Updating Information Across Time and Place

Travel conditions change. Prices fluctuate, regulations evolve and local norms shift. Advice that was accurate a few years ago may no longer apply, especially in areas affected by infrastructure development or policy changes.

When possible, check the timing of the advice and look for recent confirmations from multiple perspectives. This does not require exhaustive research. A general sense of currency can prevent misunderstandings and last minute stress.

Using Multiple Sources Without Overload

Relying on a single source can create blind spots. Relying on too many can create confusion. A balanced approach involves reading a small number of varied perspectives and looking for areas of agreement.

When different sources align on practical considerations such as transportation reliability, accommodation norms, or cultural expectations, those patterns are often useful. When sources diverge, that divergence itself is information. It signals areas where personal judgment matters most.

Trusting Judgment without Seeking Certainty

No amount of research guarantees safety or satisfaction. Critical reading supports better decisions but it cannot eliminate uncertainty. Solo travel involves accepting this reality while preparing responsibly.

Confidence does not come from having all the answers. It comes from understanding how to evaluate information, adjust plans and respond thoughtfully when conditions change. Reading travel advice critically is part of that preparation.
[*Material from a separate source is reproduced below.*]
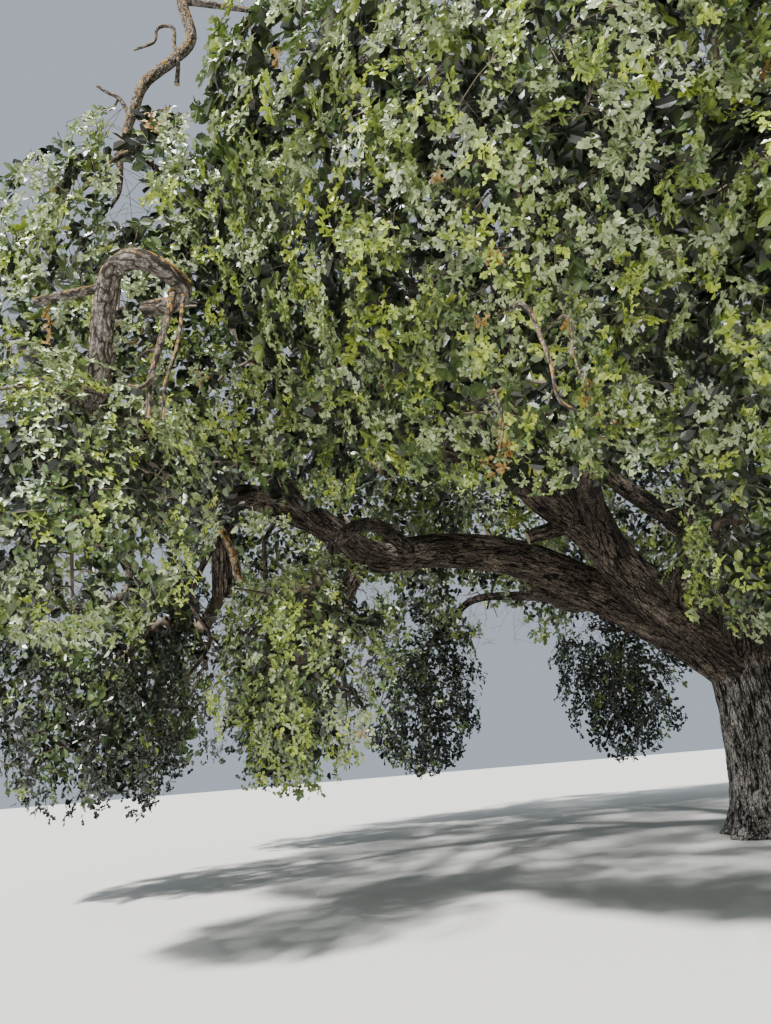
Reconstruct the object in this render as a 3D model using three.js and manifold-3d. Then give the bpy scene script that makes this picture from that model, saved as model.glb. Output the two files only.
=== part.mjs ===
// A spreading valley oak, whole: trunk, boughs, bare old limbs and weeping masses of foliage.
// Millimetres, +Z up. The origin is the centre of the flat cut under the trunk, at ground level.
// Headings are degrees round the trunk from +X towards +Y. Climbs are degrees above level.
import * as THREE from 'three';
import { mergeVertices } from 'three/addons/utils/BufferGeometryUtils.js';
import Module from 'manifold-3d';

const wasm = await Module();
wasm.setup();

// Driving dimensions
const M = 1000; // one metre
const GAP = 0.3; // clearance between pieces that meet
const SPACE_MARGIN = 0.04 * M; // half the air left between two neighbouring masses
const SLIVER = 0.1; // faces thinner than this are merged into their neighbours
const TRUNK = {
  radius: 0.75 * M,
  height: 3.9 * M,
  shoulderHeight: 3.0 * M,
  taper: 0.1,
  flare: 0.3 * M,
  flareHeight: 0.42 * M,
  buttresses: 5,
  buttressDepth: 0.45,
  lean: 0.05 * M,
  sides: 16,
};
const TRUNK_RINGS = [0, 0.04, 0.1, 0.2, 0.36, 0.56, 0.76, 0.88, 0.96, 1];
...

A Grounded Approach to Independent Travel

Travel advice works best when it informs rather than directs. For solo travelers, the most valuable guidance respects individual differences and acknowledges complexity. By reading critically, you create space for preparation, adaptability and self trust.

Independent travel is not about following the boldest advice or rejecting caution. It is about making choices that align with your values, resources and comfort. Thoughtful reading is one of the quiet skills that makes this possible.